The impression is very much of the band as a Girl Gang. Most vocals are shared and chanted, grunted (many "oh-ah"s and "oh-oh-oh"s are to be heard), shouted, and even dramatically shrieked on the likes of Cadets, and the frenetic album closer Wolfman. Often sounding like a 21st century take on The Slits, the lyrics too, particularly in the magnificent Natascha, are woman-centric in the best strong, assertive tradition: "Sex appeal / Doing as I feel"... "I'm much too old / To be doing as I'm told" for example. Tracks often arrive, go a little bonkers, then leave without having actually developed into anything much - Pig Cat, Bugsy and Gorey in particular - but somehow they pull it off in such an engaging manner that this doesn't seem to matter. It also helps, of course, that the tracks are so brief, so the sense of self-indulgence never has the time to grate before the befuddled listener is hustled on to the next small piece of lunacy.

The tracks that best typify the band include Cadets, Gorey, Trash Kit (the song) and Wolfman: all hectic, varied, lively yet never so abstruse or difficult as to alienate. The best tracks however are Tattoo, Filipino Song - from slow to frenetic with its own urgent rhythm, Bad Books - like a missing Pigbag track, but with library-themed sloganeering, the abovementioned Natascha, and Fame. The latter is one of the most song-like tracks, combining thoughts on the ubiquity of modern celebrity ("We ride the Megabus / We're all famous now") with a hummable tune and handclaps.

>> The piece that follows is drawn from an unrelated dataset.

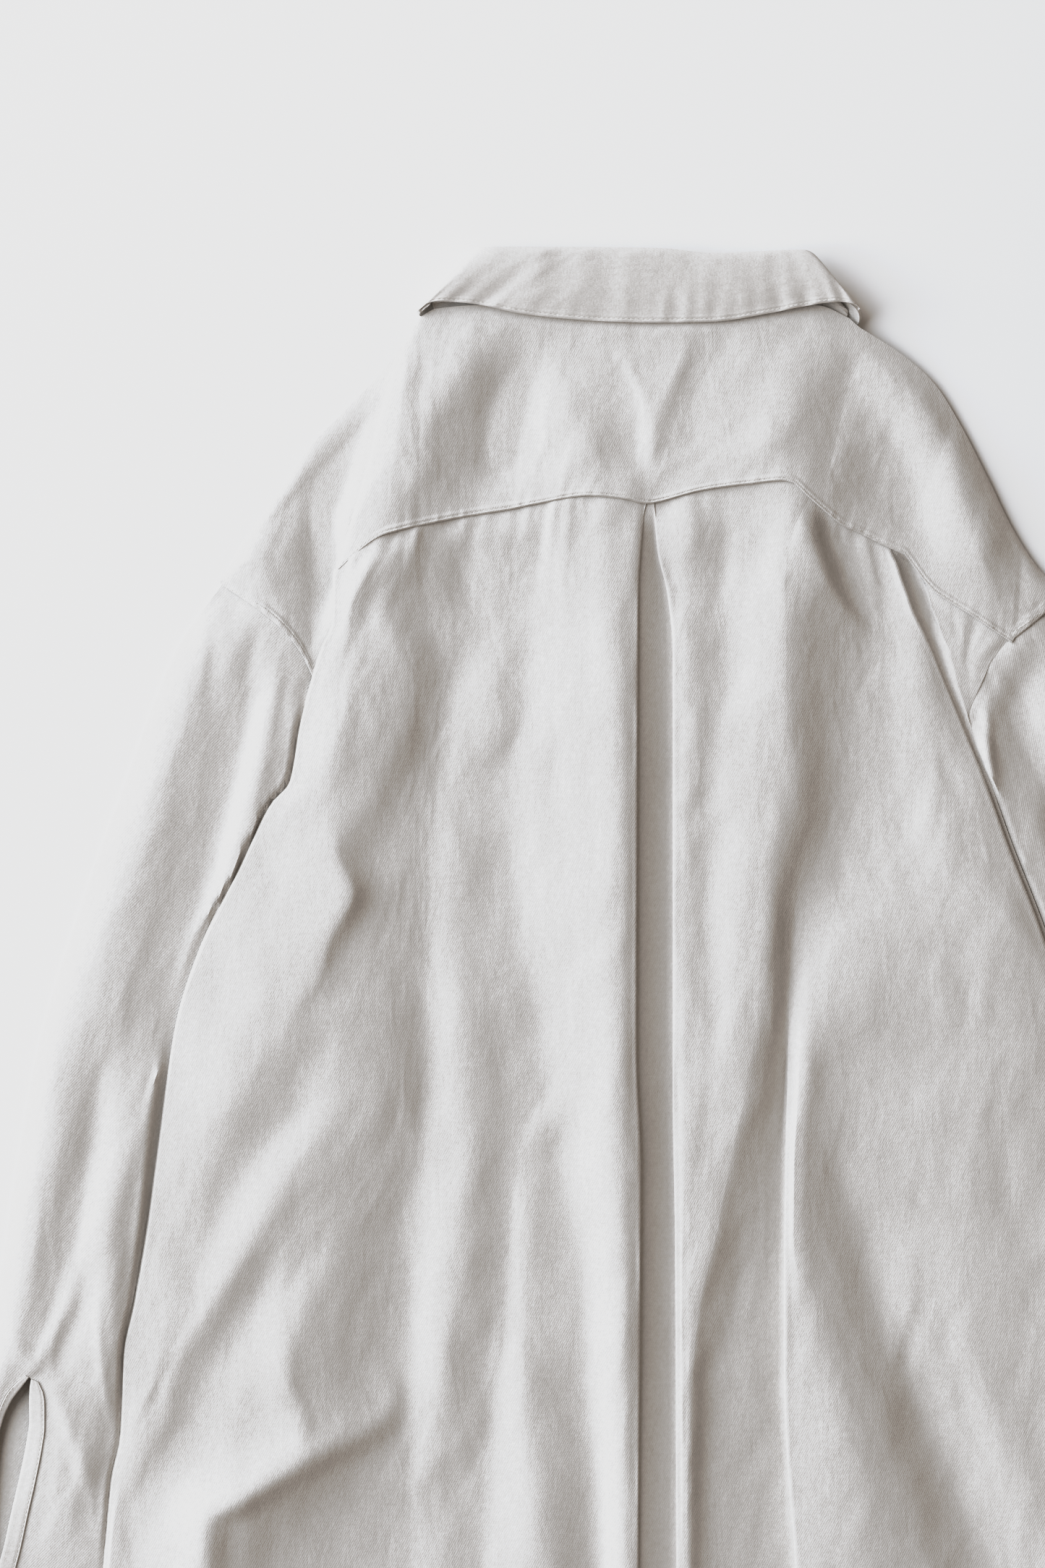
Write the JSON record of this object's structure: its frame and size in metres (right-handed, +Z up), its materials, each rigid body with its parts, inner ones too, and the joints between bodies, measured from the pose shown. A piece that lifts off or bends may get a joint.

Ultimately one of the most satisfying things when you finally do cave in and glance at the band's publicity materials is that the photos of the three warpaint-smeared women with which you are met are somehow perfect. Looking every bit as confrontational, borderline-unhinged yet out-and-out fun as the music that they make, this is probably even better than any fictional biography that this energising, astringent, ludicrous joy of an album might inspire you to dream up.